Any ignitor sends a high voltage along the wire to the ignitor electrode inside the collector box. The collector box collects a quantity of gas, which a spark lights. Also, check the insulator in the collector box for cracks. Cracks collect moisture a keep the spark from getting to the electrode.

The spark jumps a small gap inside the collector box. Lightly sanding the inner roof may help (fig. 29) provide a hotter spark.


We’re done checking, cleaning and replacing needed parts, lets go to step 7 to reassemble the grill and make a final test.


Restore Step 07

Re-install the grill components, and reconnect any wires or pins removed in the dis-assembly process. Reconnect the gas supply. Turn on the gas supply, but DO NOT LIGHT GRILL.

Check for leaks with a soapy solution (50% water / 50% detergent).

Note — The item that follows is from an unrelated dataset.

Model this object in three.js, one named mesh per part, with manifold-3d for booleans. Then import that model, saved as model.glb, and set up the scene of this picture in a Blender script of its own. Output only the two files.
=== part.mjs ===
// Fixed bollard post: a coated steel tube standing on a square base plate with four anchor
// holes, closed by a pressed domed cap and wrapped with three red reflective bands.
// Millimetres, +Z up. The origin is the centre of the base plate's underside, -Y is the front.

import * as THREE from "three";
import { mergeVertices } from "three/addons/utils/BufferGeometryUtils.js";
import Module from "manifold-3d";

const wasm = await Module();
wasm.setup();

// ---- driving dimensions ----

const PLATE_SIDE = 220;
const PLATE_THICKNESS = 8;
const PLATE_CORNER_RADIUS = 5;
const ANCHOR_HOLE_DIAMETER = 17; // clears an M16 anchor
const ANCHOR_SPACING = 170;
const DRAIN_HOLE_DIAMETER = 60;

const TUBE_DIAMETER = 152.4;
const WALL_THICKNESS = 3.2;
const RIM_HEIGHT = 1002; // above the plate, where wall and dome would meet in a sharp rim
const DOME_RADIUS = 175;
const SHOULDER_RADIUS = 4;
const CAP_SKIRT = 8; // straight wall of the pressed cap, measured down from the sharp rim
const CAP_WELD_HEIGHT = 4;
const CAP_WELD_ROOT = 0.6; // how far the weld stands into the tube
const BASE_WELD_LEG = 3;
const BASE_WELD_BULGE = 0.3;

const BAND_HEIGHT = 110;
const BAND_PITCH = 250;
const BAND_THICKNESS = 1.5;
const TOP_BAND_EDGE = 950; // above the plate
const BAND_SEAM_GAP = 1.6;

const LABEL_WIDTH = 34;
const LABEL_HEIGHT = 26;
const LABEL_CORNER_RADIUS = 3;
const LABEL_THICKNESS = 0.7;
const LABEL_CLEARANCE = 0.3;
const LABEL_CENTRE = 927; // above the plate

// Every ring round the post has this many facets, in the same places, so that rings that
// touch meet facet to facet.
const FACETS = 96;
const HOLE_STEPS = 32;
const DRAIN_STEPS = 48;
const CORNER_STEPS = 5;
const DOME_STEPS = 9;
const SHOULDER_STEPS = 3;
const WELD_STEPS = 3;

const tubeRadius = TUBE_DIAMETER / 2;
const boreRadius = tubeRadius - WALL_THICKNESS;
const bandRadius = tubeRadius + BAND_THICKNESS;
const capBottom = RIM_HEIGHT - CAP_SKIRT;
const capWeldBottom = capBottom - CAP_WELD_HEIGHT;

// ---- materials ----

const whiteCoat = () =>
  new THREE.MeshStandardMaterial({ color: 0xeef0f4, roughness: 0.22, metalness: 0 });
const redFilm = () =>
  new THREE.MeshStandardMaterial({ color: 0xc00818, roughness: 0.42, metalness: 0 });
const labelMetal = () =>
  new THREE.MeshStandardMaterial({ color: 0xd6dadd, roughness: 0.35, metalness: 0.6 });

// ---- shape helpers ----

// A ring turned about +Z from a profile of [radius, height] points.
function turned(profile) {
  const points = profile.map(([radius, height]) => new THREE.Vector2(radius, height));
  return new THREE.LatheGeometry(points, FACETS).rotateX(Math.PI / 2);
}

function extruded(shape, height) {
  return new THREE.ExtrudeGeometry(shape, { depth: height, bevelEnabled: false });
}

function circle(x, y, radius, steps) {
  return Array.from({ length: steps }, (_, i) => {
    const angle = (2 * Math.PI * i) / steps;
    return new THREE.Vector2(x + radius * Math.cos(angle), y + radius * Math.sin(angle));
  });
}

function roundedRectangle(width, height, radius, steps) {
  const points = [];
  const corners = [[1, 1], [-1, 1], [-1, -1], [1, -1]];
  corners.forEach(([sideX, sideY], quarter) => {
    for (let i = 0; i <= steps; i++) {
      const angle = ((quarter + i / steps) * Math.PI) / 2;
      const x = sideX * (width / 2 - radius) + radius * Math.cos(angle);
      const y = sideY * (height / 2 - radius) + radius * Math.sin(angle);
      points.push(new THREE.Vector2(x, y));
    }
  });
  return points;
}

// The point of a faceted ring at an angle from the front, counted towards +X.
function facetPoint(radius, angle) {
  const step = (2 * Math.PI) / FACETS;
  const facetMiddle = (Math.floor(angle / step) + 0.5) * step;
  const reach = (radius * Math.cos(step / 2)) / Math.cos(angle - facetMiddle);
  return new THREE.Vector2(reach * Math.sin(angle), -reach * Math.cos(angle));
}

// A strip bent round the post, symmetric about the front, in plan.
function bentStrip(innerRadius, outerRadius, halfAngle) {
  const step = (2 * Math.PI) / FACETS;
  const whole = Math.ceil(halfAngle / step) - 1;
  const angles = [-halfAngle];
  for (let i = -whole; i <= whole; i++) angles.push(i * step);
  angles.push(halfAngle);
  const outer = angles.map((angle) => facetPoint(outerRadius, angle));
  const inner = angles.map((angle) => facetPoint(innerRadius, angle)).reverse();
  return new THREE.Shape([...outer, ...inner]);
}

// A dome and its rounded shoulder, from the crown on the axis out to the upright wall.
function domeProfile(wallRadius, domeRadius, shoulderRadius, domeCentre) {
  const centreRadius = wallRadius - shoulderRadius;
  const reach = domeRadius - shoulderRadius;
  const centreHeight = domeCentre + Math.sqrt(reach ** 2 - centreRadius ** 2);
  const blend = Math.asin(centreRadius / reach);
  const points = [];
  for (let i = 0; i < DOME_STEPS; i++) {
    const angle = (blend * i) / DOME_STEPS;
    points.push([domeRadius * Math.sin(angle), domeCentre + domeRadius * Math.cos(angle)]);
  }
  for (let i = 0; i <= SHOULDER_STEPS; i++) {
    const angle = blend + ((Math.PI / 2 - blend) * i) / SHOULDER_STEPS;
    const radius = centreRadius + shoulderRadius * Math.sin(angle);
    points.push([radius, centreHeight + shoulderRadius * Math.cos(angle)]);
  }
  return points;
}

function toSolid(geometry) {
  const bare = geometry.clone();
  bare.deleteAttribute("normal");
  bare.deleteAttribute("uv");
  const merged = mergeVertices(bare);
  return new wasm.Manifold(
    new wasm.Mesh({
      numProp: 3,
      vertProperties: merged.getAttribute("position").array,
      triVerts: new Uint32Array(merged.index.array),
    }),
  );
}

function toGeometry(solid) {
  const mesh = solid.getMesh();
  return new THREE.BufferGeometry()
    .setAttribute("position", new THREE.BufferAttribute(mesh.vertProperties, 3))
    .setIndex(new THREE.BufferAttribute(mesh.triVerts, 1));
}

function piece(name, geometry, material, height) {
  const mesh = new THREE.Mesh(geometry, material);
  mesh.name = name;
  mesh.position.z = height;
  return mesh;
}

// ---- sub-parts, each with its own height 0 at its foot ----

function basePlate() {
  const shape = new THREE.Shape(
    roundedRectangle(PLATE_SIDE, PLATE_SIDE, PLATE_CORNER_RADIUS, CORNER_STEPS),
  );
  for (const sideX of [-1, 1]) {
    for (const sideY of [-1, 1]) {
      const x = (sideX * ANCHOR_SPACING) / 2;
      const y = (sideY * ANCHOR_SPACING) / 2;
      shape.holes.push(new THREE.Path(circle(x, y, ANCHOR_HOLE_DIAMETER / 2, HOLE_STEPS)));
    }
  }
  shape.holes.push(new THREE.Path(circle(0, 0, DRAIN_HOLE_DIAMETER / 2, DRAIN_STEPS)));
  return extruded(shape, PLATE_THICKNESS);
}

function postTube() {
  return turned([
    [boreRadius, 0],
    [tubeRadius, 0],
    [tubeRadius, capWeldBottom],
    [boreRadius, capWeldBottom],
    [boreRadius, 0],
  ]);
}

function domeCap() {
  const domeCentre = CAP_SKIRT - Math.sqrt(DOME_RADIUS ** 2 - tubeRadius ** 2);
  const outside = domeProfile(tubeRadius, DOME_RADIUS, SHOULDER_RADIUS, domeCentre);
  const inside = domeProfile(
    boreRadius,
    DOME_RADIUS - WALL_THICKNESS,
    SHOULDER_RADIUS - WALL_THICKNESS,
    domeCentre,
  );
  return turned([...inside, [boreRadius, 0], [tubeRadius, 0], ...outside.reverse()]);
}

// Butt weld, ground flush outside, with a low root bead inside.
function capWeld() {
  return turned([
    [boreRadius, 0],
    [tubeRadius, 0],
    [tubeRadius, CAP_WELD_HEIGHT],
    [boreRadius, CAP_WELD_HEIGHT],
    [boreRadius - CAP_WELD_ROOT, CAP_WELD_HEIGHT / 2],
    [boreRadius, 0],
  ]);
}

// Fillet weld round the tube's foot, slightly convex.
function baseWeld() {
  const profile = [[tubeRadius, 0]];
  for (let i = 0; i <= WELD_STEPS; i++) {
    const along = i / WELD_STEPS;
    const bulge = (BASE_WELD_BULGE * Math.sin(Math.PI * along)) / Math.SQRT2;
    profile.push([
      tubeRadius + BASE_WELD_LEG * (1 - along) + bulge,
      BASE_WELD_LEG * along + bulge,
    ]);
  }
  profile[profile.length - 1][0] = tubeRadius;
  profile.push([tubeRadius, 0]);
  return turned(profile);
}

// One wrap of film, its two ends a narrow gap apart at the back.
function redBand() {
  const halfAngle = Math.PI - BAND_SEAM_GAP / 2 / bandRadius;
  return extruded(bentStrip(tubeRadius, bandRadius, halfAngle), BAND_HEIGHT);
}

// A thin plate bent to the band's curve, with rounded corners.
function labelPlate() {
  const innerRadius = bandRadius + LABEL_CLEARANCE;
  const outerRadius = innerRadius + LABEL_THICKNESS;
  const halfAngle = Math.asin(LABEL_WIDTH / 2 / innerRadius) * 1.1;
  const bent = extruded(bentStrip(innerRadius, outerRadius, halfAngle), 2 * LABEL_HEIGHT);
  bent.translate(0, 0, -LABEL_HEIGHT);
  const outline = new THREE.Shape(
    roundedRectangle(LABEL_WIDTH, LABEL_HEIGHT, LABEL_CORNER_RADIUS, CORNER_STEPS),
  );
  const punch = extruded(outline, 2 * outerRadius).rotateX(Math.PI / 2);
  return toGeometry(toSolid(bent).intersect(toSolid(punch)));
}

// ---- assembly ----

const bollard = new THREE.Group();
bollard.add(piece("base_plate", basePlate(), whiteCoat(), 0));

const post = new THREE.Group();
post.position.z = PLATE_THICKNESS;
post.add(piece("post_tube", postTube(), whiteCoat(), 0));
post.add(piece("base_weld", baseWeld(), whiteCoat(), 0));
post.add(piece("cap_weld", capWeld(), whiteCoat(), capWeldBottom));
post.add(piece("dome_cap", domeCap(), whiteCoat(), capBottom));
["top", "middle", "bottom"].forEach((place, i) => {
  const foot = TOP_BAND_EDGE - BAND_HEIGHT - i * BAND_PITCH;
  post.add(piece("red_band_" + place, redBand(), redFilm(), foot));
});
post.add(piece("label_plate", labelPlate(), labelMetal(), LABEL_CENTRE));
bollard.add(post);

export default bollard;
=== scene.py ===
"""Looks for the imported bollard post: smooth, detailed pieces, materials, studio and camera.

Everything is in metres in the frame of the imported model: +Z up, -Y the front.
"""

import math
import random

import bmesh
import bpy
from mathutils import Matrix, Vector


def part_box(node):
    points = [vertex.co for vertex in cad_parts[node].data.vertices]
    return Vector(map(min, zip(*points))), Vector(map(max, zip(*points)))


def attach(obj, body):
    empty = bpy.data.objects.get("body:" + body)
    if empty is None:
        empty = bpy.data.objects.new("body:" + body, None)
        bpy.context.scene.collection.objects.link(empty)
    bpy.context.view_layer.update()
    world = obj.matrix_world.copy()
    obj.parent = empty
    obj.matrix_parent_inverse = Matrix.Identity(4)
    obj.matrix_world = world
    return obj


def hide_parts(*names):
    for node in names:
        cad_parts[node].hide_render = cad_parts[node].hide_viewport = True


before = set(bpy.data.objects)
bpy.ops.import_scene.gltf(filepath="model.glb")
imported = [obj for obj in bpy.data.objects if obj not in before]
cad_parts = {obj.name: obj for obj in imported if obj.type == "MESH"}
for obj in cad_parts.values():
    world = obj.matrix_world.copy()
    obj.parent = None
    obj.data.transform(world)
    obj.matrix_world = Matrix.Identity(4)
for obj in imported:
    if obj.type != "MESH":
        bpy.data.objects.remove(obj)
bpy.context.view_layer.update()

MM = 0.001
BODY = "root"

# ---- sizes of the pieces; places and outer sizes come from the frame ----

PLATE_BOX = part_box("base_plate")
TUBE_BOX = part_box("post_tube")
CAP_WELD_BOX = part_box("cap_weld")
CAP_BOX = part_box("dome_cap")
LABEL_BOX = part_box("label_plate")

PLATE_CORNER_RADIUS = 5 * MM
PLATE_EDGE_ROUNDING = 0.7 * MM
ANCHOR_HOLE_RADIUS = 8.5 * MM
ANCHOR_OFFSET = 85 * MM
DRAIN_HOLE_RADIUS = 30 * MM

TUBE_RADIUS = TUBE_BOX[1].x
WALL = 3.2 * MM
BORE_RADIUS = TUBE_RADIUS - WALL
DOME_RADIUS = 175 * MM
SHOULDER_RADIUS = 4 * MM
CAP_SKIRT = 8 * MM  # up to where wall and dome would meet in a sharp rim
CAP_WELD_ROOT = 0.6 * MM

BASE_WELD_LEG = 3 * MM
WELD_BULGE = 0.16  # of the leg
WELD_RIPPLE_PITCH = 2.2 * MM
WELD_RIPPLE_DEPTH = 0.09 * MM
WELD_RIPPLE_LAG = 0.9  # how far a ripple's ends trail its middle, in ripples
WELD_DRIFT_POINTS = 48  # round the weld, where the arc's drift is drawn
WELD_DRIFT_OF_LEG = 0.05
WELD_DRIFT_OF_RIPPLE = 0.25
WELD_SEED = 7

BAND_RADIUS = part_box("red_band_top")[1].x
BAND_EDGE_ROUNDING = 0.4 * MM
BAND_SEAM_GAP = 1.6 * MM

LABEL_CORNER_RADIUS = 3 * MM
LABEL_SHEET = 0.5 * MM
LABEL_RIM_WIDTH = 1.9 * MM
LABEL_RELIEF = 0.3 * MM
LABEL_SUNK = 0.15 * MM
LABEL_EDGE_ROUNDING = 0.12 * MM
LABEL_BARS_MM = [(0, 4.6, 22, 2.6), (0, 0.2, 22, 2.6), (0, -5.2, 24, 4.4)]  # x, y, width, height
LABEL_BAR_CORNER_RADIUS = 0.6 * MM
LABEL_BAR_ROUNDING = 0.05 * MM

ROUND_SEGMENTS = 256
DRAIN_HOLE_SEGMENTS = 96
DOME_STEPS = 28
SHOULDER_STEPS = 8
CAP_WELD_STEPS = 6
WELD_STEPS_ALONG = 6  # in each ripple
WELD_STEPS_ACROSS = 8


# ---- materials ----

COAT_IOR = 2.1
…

Pay special attention to connections at the valve (fig. 30), and the tank. Also inspect gas hoses for cracks, trays, etc. Clean hoses of any grease that may have dripped onto them as this may attract rodents that could chew their way through the hose. Bubbles indicate a leak which must be repaired before proceeding. If everything is ready, light grill, close lid, and leave on medium for approximately one half hour, which will cure the new paint.


This last step completes the restoration of your grill.
Now you can return to your outdoor cooking enjoyment with a restored and clean grill.